So erwerben also Menschen, die in der Bundeswehr die Lücken auffüllen, zur Belohnung dann den deutschen Pass. Diese Menschen denken also „deutlich europäischer“. Lesen die Verantwortlichen bei ARD und Co. eigentlich, was sie da Leuten zugestehen, von sich zu geben? Die Vorsitzende des Verteidigungsausschusses soll ihre Sätze frei sagen, ja, doch …

Es ist nicht nur, dass man den ganzen Mist durchgehen lässt – noch dazu unkommentiert: Vergebens sucht man auf Tagesschau.de widersprechende Wortmeldungen, weil die ARD eigentlich pluralistisch, neutral usw. ist.
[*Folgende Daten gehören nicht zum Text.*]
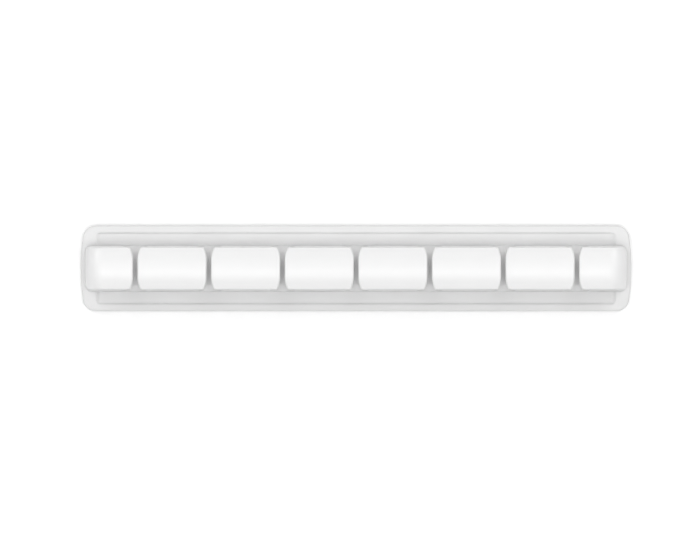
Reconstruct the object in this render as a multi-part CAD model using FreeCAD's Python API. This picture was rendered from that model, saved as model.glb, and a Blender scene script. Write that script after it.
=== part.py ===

Zu finden sind Sätze wie die folgenden bei unserem Volkssender nicht. Man sucht und findet sie zum Beispiel bei Sahra Wagenknecht. Solche Worte gehörten in einen Beitrag der ARD über Rüstung, Wehrpflicht, Manöver und so weiter:

Unser Land ist in keinem guten Zustand: Kaum ein Zug fährt pünktlich, es fehlen Lehrer, Kitaplätze und Pflegekräfte, und die Wohnungsnot spitzt sich immer mehr zu. Wie das Bündnis „Soziales Wohnen“ heute bekanntgab, fehlen hierzulande 910.000 Sozialwohnungen, und die Zahl der fertiggestellten Wohnungen und Sozialwohnungen sinkt sogar – und dies, obwohl die Ampel den Bau von 400.000 Wohnungen, davon 100.000 neue Sozialwohnungen pro Jahr, versprochen hatte. Deutschland braucht dringend einen Politikwechsel: Statt Sondervermögen für die Aufrüstung und immer weitere Waffen im sinnlosen Ukrainekrieg braucht es dringend mehr Geld für den sozialen Wohnungsbau! 50 Mrd. Euro bis zum Ende der Legislaturperiode fordert das Bündnis „Soziales Wohnen“, dem Branchenverbände ebenso angehören wie Mieterbund, Baugewerkschaft und Sozialverbände. Doch es braucht nicht nur mehr Geld, sondern ein Umdenken in der Wohnungspolitik und endlich eine neue Wohnungsgemeinnützigkeit, damit mit öffentlichen Geldern am Ende keine privaten Gewinne subventioniert, sondern Wohnungen dauerhaft der Spekulation entzogen werden.“
(Quelle: bsw-vg.de)

Bei der Tagesschau gibt es derweil jedoch weiter kriegstüchtige Nachrichten

So ist zu erfahren, dass die NATO ab Februar 2024 ihr größtes Manöver seit Ende des Kalten Krieges abhält. Dies geschieht diesmal offen unter Nennung des Feindes. Bisher wurden den Gegnern in Manövern immer Fantasienamen gegeben, das ist nun anders:

Zur Abschreckung Russlands werden von Februar bis Mai 90.000 Soldatinnen und Soldaten bei der Übung „Steadfast Defender“ (etwa: „Standhafter Verteidiger“) für den Ernstfall trainieren. Hintergrund ist der russische Angriffskrieg auf die Ukraine. Trainiert werden soll insbesondere die Alarmierung und Verlegung von nationalen und multinationalen Landstreitkräften.
(Quelle: tagesschau.de)

Wieder fehlen Hinweise der ARD, das Nachfragen in den Beiträgen oder Kommentare, ob es sinnvoll ist, gegen Russland ins Manöver zu ziehen, während andernorts wie sogar beim jüngsten Eliten-Treffen in Davos über Diplomatie, Friedenspläne und Annäherung gesprochen wird. Manöver manövrieren uns nicht aus der ernsten Lage heraus, in der wir schon sind.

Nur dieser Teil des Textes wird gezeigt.